The worry stones described in Wikipedia, are of this purchasable gemstone type, not the free beach stone type: ‘Worry stones are smooth, polished gemstones, usually in the shape of an oval with a thumb-sized indentation, used for relaxation or anxiety relief. Worry stones are typically around 3 centimetres in size. They are used by holding the stone between the index finger and thumb and gently moving one’s thumb back and forth across the stone. This action of moving one’s thumb back and forth across the stone is thought to reduce stress.’ I noted that Wikipedia is a bit of a sceptic too, warning that ‘Some of this article’s listed sources may not be reliable.’ And ‘This article needs additional citations for verification.’
The market for gemstone worry stones seems large, or at least, a lot are on sale. There’s an alarming (worrying?) amount of choice – although most conform to the thumb size indentation and the 3 cm size. Which gemstone to choose as a worry stone depends on … what? I’m not sure, there is no standardisation of the supposed spiritual properties of each gemstone or the type of worry the gemstone is supposed to assuage. Then there’s an additional worry of where the gemstones are coming from, as one report notes, “many are mined in deadly conditions in one of the world’s poorest countries.” I am not going to get a gemstone worry stone.

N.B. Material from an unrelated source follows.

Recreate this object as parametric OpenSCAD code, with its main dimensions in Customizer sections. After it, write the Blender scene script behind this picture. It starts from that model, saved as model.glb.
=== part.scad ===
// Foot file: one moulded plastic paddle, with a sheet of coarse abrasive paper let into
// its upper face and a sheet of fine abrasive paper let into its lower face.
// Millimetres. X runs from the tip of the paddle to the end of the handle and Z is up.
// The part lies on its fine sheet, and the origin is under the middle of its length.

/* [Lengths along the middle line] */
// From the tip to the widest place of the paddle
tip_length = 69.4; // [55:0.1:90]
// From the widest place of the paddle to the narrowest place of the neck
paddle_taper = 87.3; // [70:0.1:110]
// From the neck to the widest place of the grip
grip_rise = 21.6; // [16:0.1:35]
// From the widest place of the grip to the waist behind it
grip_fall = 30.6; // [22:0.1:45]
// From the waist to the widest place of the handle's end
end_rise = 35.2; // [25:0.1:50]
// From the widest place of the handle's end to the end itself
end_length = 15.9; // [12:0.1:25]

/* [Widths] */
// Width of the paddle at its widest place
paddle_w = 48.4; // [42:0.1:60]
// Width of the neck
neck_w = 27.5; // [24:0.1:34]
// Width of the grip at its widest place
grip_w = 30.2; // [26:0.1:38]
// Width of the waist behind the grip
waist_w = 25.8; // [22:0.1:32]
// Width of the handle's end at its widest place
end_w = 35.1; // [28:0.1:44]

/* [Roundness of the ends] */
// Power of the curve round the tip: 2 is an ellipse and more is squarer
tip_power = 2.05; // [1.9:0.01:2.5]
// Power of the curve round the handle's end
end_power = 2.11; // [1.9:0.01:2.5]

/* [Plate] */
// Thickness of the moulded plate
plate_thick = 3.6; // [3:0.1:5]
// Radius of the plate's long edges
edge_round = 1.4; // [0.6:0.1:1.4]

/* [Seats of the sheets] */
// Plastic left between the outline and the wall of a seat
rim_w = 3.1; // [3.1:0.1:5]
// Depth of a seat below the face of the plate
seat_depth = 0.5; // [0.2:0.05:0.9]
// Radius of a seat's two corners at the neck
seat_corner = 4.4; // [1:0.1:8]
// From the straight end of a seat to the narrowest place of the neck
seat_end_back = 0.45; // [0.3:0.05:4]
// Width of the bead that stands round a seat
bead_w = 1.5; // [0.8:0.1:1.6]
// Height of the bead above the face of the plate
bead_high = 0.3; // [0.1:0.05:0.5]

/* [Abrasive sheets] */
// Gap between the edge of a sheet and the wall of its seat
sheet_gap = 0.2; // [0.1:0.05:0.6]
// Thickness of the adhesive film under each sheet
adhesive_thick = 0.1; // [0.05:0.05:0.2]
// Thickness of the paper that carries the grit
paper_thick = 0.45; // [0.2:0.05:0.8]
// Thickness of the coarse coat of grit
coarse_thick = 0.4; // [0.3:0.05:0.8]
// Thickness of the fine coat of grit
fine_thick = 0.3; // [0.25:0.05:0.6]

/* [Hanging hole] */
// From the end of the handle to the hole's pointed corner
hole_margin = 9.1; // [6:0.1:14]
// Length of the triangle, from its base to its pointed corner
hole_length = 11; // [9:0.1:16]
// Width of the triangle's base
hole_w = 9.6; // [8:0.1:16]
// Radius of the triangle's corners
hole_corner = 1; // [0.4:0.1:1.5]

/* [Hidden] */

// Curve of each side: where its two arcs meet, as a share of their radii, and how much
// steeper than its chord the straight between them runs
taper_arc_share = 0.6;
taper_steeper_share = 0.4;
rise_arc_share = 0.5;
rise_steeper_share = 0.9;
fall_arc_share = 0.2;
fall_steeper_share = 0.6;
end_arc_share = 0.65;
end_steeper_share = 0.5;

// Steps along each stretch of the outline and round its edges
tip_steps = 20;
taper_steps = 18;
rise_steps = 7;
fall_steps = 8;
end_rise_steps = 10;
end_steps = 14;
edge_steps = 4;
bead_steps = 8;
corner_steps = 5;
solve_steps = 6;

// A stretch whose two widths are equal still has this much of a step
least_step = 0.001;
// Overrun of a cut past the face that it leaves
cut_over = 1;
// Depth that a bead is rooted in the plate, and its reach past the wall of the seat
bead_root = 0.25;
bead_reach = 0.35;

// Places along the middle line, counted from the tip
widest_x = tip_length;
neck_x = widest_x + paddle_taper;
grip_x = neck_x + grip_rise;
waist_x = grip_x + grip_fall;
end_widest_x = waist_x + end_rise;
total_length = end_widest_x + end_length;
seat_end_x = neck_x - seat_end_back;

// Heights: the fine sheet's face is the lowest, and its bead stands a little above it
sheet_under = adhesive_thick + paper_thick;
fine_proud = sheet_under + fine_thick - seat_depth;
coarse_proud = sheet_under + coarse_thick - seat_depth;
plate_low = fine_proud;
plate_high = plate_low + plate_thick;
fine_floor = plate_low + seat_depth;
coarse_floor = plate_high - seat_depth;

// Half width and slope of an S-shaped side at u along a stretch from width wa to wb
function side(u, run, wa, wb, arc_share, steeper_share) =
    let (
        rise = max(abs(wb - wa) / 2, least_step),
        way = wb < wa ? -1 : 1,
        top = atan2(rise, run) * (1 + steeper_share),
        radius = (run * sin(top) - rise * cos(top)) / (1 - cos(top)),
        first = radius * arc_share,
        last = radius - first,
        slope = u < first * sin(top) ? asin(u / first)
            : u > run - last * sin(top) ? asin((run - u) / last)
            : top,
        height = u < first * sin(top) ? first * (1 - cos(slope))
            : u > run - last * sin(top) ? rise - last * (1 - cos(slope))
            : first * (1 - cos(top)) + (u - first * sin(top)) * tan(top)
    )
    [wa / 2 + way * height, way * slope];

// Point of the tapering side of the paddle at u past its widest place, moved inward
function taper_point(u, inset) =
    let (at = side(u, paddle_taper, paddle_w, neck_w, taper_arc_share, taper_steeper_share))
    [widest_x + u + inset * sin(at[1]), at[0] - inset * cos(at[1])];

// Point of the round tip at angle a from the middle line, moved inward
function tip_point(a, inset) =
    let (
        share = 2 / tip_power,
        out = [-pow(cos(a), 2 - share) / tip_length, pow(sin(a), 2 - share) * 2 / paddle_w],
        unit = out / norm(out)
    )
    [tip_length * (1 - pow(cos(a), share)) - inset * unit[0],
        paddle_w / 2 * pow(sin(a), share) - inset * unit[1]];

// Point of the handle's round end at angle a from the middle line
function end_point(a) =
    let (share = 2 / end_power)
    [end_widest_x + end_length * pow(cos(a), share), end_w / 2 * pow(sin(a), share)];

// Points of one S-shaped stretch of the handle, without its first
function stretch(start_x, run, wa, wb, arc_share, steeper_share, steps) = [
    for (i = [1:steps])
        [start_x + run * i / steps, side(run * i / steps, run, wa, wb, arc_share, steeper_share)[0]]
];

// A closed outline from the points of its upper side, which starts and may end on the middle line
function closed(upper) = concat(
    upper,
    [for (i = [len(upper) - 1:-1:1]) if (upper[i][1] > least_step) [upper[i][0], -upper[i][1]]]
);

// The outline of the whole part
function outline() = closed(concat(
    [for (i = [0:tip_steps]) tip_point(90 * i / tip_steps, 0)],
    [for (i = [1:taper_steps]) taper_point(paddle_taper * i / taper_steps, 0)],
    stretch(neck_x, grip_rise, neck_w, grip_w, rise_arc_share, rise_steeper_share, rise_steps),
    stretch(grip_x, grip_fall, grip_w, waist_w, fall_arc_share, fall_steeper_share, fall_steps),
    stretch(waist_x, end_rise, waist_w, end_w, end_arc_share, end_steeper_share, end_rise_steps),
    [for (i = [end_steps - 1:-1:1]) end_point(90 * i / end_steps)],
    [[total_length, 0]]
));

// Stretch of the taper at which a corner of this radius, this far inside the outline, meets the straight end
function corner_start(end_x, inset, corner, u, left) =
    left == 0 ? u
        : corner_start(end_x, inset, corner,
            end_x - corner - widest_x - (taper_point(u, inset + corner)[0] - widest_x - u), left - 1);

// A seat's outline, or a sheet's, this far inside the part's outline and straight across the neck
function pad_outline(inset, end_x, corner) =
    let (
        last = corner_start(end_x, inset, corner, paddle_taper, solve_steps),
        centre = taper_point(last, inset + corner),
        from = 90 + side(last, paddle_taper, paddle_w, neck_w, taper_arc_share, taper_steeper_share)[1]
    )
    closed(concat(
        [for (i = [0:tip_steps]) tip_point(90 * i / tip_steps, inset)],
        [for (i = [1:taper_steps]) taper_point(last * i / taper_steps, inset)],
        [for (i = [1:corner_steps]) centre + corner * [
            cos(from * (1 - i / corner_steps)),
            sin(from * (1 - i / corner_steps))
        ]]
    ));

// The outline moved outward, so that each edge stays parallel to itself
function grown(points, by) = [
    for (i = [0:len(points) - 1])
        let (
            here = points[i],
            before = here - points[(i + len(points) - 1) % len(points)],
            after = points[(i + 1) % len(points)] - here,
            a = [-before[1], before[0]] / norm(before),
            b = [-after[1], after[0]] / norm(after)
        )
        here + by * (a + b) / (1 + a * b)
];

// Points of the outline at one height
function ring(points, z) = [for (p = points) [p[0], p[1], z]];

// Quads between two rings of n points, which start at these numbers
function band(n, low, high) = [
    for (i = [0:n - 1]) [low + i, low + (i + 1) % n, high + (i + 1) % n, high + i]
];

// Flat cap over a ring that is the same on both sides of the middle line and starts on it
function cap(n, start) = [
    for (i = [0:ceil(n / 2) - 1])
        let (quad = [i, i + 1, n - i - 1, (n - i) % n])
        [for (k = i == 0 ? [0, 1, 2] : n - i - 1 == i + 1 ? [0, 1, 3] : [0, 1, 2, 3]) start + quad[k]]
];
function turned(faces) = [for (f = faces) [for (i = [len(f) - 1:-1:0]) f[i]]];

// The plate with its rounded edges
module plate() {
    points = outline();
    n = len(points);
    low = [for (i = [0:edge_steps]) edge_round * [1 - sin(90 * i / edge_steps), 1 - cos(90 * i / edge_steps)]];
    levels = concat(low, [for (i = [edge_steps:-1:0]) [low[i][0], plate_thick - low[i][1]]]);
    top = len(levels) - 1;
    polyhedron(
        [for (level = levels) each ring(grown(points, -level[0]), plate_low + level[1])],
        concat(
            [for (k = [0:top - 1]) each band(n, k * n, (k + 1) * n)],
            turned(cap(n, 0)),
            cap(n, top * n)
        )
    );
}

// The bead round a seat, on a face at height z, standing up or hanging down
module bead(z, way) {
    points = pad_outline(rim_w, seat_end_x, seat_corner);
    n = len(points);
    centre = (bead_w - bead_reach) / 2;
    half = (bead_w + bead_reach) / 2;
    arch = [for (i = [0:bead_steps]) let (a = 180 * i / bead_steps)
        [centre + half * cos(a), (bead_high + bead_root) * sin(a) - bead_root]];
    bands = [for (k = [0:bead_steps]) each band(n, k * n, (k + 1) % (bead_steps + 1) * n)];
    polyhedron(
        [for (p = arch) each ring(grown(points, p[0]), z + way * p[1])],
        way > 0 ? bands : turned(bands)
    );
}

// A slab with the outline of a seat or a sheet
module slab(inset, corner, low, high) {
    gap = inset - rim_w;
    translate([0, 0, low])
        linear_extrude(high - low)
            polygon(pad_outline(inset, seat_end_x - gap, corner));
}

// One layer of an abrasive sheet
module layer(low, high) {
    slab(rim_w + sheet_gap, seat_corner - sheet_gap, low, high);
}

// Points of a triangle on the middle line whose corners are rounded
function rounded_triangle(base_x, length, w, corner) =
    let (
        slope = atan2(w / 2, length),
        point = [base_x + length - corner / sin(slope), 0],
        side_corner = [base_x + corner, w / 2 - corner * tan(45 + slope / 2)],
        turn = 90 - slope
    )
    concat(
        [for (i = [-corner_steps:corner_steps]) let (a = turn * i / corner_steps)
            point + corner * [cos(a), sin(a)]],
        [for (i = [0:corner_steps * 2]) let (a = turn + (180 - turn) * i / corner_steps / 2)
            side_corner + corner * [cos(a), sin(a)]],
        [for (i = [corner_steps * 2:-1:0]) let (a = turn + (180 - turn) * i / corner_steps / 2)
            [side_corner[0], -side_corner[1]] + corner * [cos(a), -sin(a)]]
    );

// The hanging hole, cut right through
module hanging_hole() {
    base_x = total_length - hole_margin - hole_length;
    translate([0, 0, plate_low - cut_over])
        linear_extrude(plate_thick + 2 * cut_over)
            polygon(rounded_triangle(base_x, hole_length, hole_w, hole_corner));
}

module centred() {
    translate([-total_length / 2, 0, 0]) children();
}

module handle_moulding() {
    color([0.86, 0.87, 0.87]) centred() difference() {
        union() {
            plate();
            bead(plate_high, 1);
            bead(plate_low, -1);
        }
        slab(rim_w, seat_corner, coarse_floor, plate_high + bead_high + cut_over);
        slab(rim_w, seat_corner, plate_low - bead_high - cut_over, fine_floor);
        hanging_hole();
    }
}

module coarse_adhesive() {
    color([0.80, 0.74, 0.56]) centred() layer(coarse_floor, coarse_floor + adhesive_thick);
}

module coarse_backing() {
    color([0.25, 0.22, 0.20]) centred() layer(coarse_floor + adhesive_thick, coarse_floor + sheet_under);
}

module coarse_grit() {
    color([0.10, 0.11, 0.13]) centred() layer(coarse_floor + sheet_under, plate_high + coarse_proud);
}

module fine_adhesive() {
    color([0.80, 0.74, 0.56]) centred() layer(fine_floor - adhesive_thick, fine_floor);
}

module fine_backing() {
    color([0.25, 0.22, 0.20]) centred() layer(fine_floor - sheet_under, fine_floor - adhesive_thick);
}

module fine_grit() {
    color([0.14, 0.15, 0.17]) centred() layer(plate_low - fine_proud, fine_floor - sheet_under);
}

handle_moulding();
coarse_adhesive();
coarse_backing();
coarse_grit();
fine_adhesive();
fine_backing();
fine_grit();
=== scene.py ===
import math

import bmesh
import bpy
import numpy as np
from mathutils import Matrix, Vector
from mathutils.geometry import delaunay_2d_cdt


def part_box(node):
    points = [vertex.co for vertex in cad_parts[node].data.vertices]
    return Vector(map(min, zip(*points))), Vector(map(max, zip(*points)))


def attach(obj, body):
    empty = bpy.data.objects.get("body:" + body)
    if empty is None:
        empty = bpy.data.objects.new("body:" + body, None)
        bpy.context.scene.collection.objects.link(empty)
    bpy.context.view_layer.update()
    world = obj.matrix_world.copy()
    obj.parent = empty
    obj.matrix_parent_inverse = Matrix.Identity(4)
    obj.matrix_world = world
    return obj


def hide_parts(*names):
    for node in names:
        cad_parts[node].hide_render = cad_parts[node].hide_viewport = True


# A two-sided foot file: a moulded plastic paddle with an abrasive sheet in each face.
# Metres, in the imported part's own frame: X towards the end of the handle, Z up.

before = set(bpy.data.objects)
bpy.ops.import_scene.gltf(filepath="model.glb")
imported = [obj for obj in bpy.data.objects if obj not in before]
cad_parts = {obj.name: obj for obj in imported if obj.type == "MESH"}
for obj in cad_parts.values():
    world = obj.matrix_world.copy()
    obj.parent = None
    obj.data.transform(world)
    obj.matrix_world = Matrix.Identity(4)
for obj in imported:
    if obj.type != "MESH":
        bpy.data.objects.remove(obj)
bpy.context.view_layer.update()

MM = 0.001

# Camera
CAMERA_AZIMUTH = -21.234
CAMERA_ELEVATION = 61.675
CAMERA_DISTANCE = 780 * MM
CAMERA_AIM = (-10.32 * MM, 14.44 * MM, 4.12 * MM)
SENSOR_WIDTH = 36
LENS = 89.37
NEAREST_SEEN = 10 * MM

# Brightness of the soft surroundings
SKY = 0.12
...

Unfortunately, I don’t know the provenance of my black onyx ring, or even if it is truly black onyx, though that’s what the sales receipt said. However, for the moment I am going to continue wearing it, for either its real but non-provable effect or for its placebo effect and because I like the look of it. I’m also going to continue my experiment of carrying the egg- shaped beach-stone to turn around in my pocket. I like the feeling of it. It just is. It’s not quarried, polished, or incised or by human hand. It feels strong, undaunted, calm. The poem Stone, by David Whyte, captures some of this essence. Here’s an excerpt:
“you have never looked into the immovability
of stone like this, the way it holds you, gives you
not a way forward but a doorway in, staunches
your need to leave, becomes faithful by going nowhere”

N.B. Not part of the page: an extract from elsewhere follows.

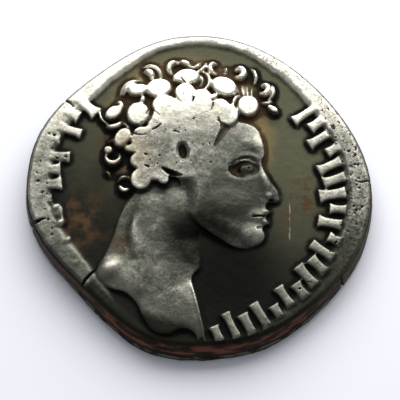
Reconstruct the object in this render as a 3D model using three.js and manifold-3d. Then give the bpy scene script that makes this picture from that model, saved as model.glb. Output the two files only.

Image: https://owlcation.com/stem/I-Found-A-Pretty-Rock-On-The-Beach-And-Wondered-II
P.S. Someone just asked me if I thought stones were animate. The question reminded me of a scene in the film ‘What we did on our holidays’, where the child named her stones Eric and Norman. See the lovely clip of that sequence.
A Mary Oliver poem: Do Stones Feel?
Do stones feel?
Do they love their life?
Or does their patience drown out everything else?
When I walk on the beach I gather a few
white ones, dark ones, the multiple colors.
Don’t worry, I say, I’ll bring you back, and I do.
Is the tree as it rises delighted with its many
branches,
each one like a poem?
Are the clouds glad to unburden their bundles of rain?
Most of the world says no, no, it’s not possible.
I refuse to think to such a conclusion.
Too terrible it would be, to be wrong.”